In the case of the Perry campaign, Barbour said there wouldn't be clashing agendas from the super PACs because he will be running the operations for all three groups. Donors will be consulted but won't make the final decisions, he said.
"We'll see if it works," he said. "I see the way donors like it."
The proliferation of super PACs comes as the outside groups assume higher profiles not only in fundraising, but in taking on more and more functions that once were run by the candidates' own campaign organizations.
A Republican campaign lawyer said he doubted that the outside-group operations would prove as effective as efforts run directly by the campaigns.
"There's a marketing element going on here," he said, speaking on condition of anonymity because he is advising other candidates. "A lot of these efforts are inefficient. I'm a little old-school. I really think campaign money, in the end, will prove to be the most valuable."
He was referring to the money donated directly to candidates. Such donations have tighter restrictions and are capped at $2,700 per person, but the dollars go further because candidates are by law given the lowest rates for buying television advertising, among other things.

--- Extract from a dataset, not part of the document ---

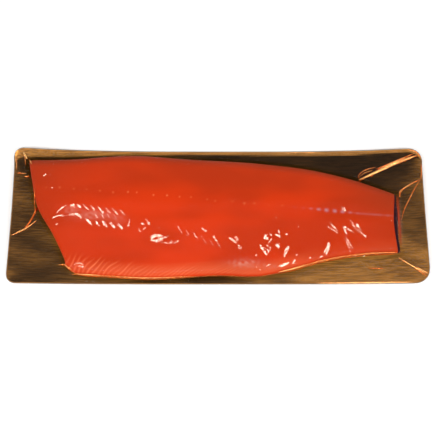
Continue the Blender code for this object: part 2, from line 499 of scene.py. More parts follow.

Another potential risk is tripping over the rules that ban coordination. David Keating, president of the Center for Competitive Politics, which advocates removing restrictions on campaign spending, says he thinks Warren's roles as Perry's finance chairman and mega-donor risk violating those rules. Violations could happen, he said, if Warren were privy to campaign information and then got involved in making decisions for the PAC.
"If he's someone who's a finance chair for the campaign, it wouldn't be a very good move for him to do anything else except give money," Keating said. "He might not know of any intentions or plans for the campaign, but I think people might have a hard time believing that."
Stefan C. Passantino, a campaign finance lawyer in Washington, set up the Cruz and Perry super PACs. Having donors to a super PAC be involved in raising money creates no problem, he said — so long as no one shares inside strategic information.
"The campaign can't tell the super PAC what their plans are on spending or on public communications," Passantino said. "Being the finance director in the room isn't anywhere close to that.
"It's not an issue."
The three groups backing Paul have set themselves apart by focusing on different tasks. One group, Concerned American Voters, is concentrating on grass-roots organizing and get-out-the-vote efforts, particularly in Iowa, which holds the nation's first nominating contest. The group says it has raised close to $2million and, with 40 staff members, already has knocked on more than 235,000 doors in the state.
Purple PAC, meanwhile, will spend money on social media, and America's Liberty PAC will focus on advertising.
"We're able to leverage slightly different donor universes," said Jesse Benton, who runs America's Liberty.
"We all realize it's not a zero-sum game. There are some donors who really believe advertising is the way of the past, and the ground game is really the thing they want to see their money spent on. Then American Voters is the place for them."
However the work gets divvied up, the era of multiple super PACs backing candidates is here to stay, Barbour predicted.
"It's sort of the wave of the future of fundraising at this level," he said.